VILLE AVOISINANT LA TERRE
Quand un habitant de Beyrouth rentre chez lui, il se rend compte que son immeuble a disparu. Une métaphore, graphiquement superbe, sur la guerre civile du Liban qu’il a vécue.
Comme tous les jours, Farid Tawil prend le bus pour rentrer du travail, dans un quartier de Beyrouth. Mais ce soir là, planté devant ce qui devrait être son immeuble, il constate avec stupeur que celui-ci a disparu! Sa première oeuvre, « Ville avoisinant la Terre », a reçu le Prix du meilleur album en langue originale au Festival international de la bande dessinée d’Alger en 2012 et l’on comprend très vite pourquoi. D’abord peintre – il a 17 ans quand il expose ses premières toiles à l’International Art Gallery de Londres -, puis caricaturiste et illustrateur, Jorj Abou Mhaya signe en effet de superbes planches où les personnages (principaux ou simples figurants) ont un réalisme et une expressivité incroyables, aux belles nuances de noir et blanc.
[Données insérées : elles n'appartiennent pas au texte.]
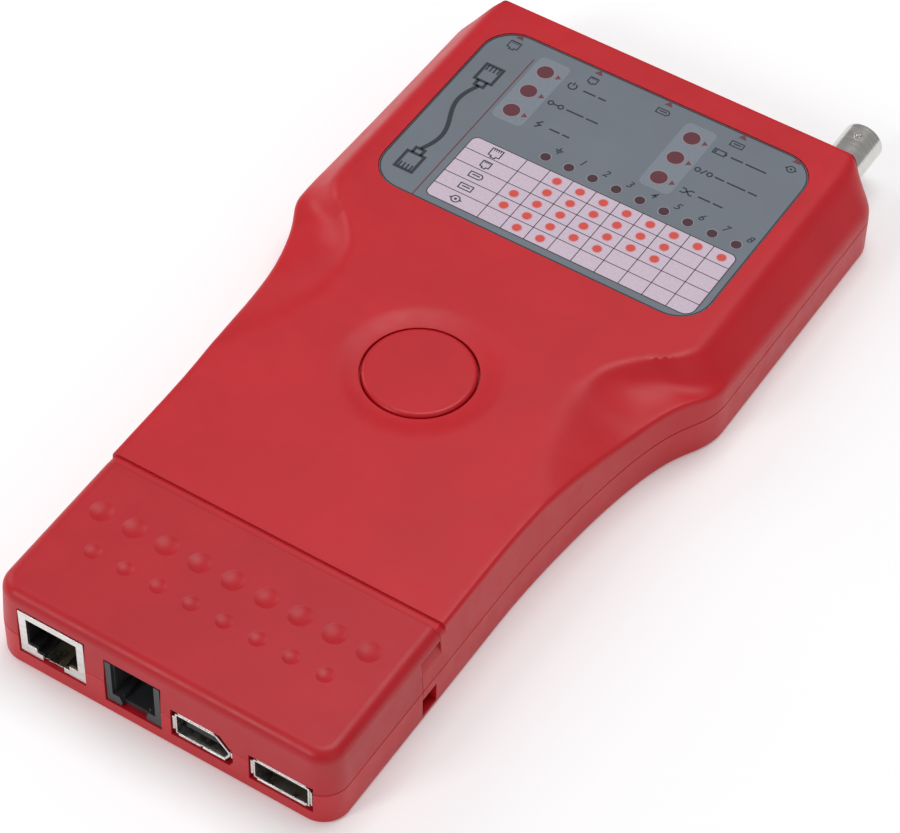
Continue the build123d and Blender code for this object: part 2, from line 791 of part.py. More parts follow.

Graphiquement séduisant, l’album finalisé lors d’une résidence à la maison des auteurs d’Angoulême, déroule une histoire assez dingue qui retranscrit en fait un peu de la folie qui s’est emparée de Beyrouth durant la guerre civile. On suit ainsi un héros tout ce qu’il y a de plus ordinaire qui a perdu tous ses repères, on y y croise un transsexuel philosophe, une foule hystérique tueuse de chiens, un révolutionnaire manipulateur et un Batman obèse dans une ville devenue une sorte de Gotham city. Métaphore de la guerre civile libanaise que Jorj Abou Mhaya a connue puisqu’il est né à Beyrouth il y a 40 ans, « Ville avoisinant la Terre » parle donc avec une poésie touchante de se sentir étranger dans l’endroit dont on est pourtant originaire et qu’on continue d’aimer…
Dessin et scénario: Jorj Abou Mhaya – Editeur: Denoël Graphic – Prix: 17,90 euros.